David Hasselhoff is eager to make your acquaintance in any language.
The official purpose of the video doesn't matter, of course. (Fine, it's part of a promotional campaign for the Spanish sex comedy Fuga de Cerebros 2. I told you it didn't matter.) The real appeal of a clip like this is in watching Hasselhoff do something peculiar and dignity-destroying, but in a manner that's tilted in just the right way that he'll come out of it instead with his stock increased. In short, it's about how it captures Hasselhoff being Hasselhoff.
While he's hardly A-list (you'd have to grade on a wicked curve to give him even a solid B), Hasselhoff nonetheless aspires to a strange, select club of celebrities. Years ago, I asked a friend, "Do you think Christopher Walken knows he's Christopher Walken?" (Our conclusion: Probably?) Walken is part of a small handful of people who exist in large part as parodies of themselves. So is Alec Baldwin. And William Shatner. William Shatner is their patron saint.
For this breed of celebrity, just being themselves is a performance. They seem to have quotation marks around them at all times. They happily amplify their idiosyncrasies, knowingly tweak their own weirdnesses and come out smelling like a rose even when they crash and burn. $#*! My Dad Says might have been an utter disaster, but do you think it hurt Shatner? Not in the least. Being Shatner demands that he eagerly involve himself in such fiascos from time to time. It suggests that he's in on the joke five or six levels beyond what we can hope to catch as mere observers.
(Shiver-down-the-spine note: It's entirely possible that another such star is in the process of crystallizing before our eyes, and her name is Kim Kardashian.)
It's this type of celebrity that Hasselhoff has gunned for as hard as he can. He has two iconic, era-defining television shows under his belt (Knight Rider for the '80s, Baywatch for the early '90s), but he knows not only that they were empty fluff, but also that he's not a particularly great actor. And so rather than run in embarrassment from his legacy (including his infamous European singing career) and limitations, he chose to embrace them. From that point on, his business became "being David Hasselhoff."

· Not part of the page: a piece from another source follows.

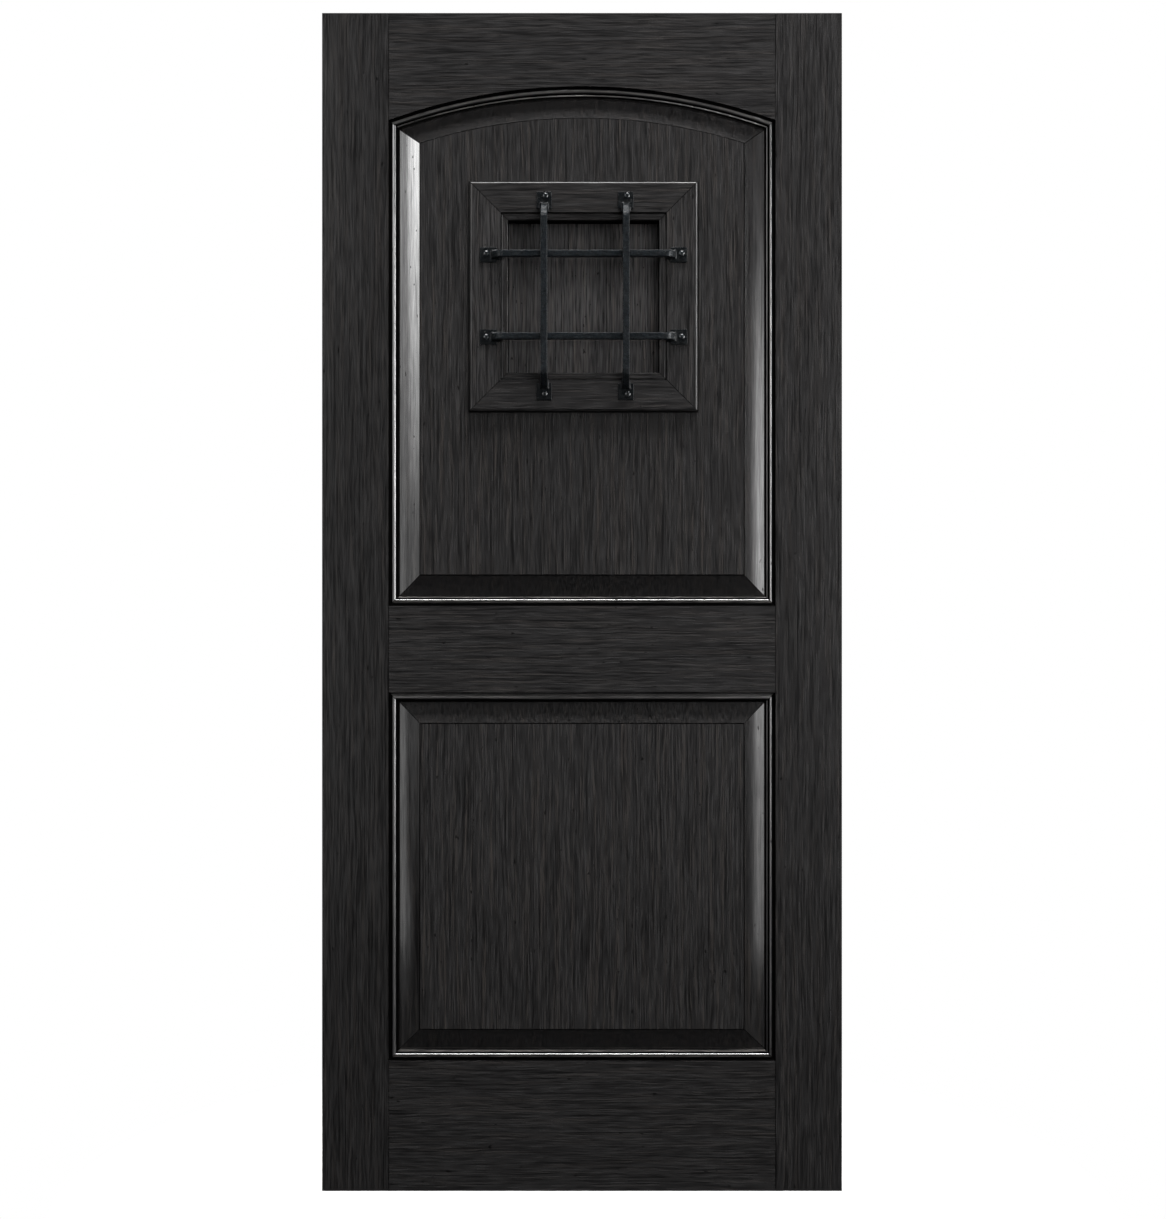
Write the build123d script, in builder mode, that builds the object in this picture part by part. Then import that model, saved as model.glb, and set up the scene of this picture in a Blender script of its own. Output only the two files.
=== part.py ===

There's a small problem, though: He's not nearly as much of a natural as the Big Three. Walken, Baldwin and Shatner all have an effortlessness about them; they don't have to work at self-parody. Hasselhoff, on the other hand, strains so incredibly hard to be "David Hasselhoff" that the results are artificial and forced. Hasselhoff is never off stage.
Nor can he ever leave it. Walken and Baldwin (despite their overblown, self-guided oddness) are actors still capable of occasionally disappearing into legitimate, non-ironic performances. Shatner isn't, really, but he compensates by transcending his quotation marks with an effervescent nimbleness. Hasselhoff is trapped inside his.
And so it's come to this, where every appearance is just another "Hey, look, it's Hasselhoff!," whether it's skeeving on Latinas, failing to create the next arch reality-show franchise (three episodes!), crying on American Idol, drunkenly/shirtlessly/horizontally eating a cheeseburger (you may search for that clip on your own) or making a cottage industry of endlessly punning on his own name. (You're not hearing things. He did indeed just address his fans out in "Hoffspace.")
It's been successful, but just barely. Hasselhoff isn't a natural at it; he works too hard, and too deliberately, at creating these sorts of pop-culture moments that just seem to happen with Shatner, Walken and Baldwin organically.
Do not get into this man's car.
Of course if he didn't work so hard, we wouldn't be talking about Hasselhoff — with or without the quotes.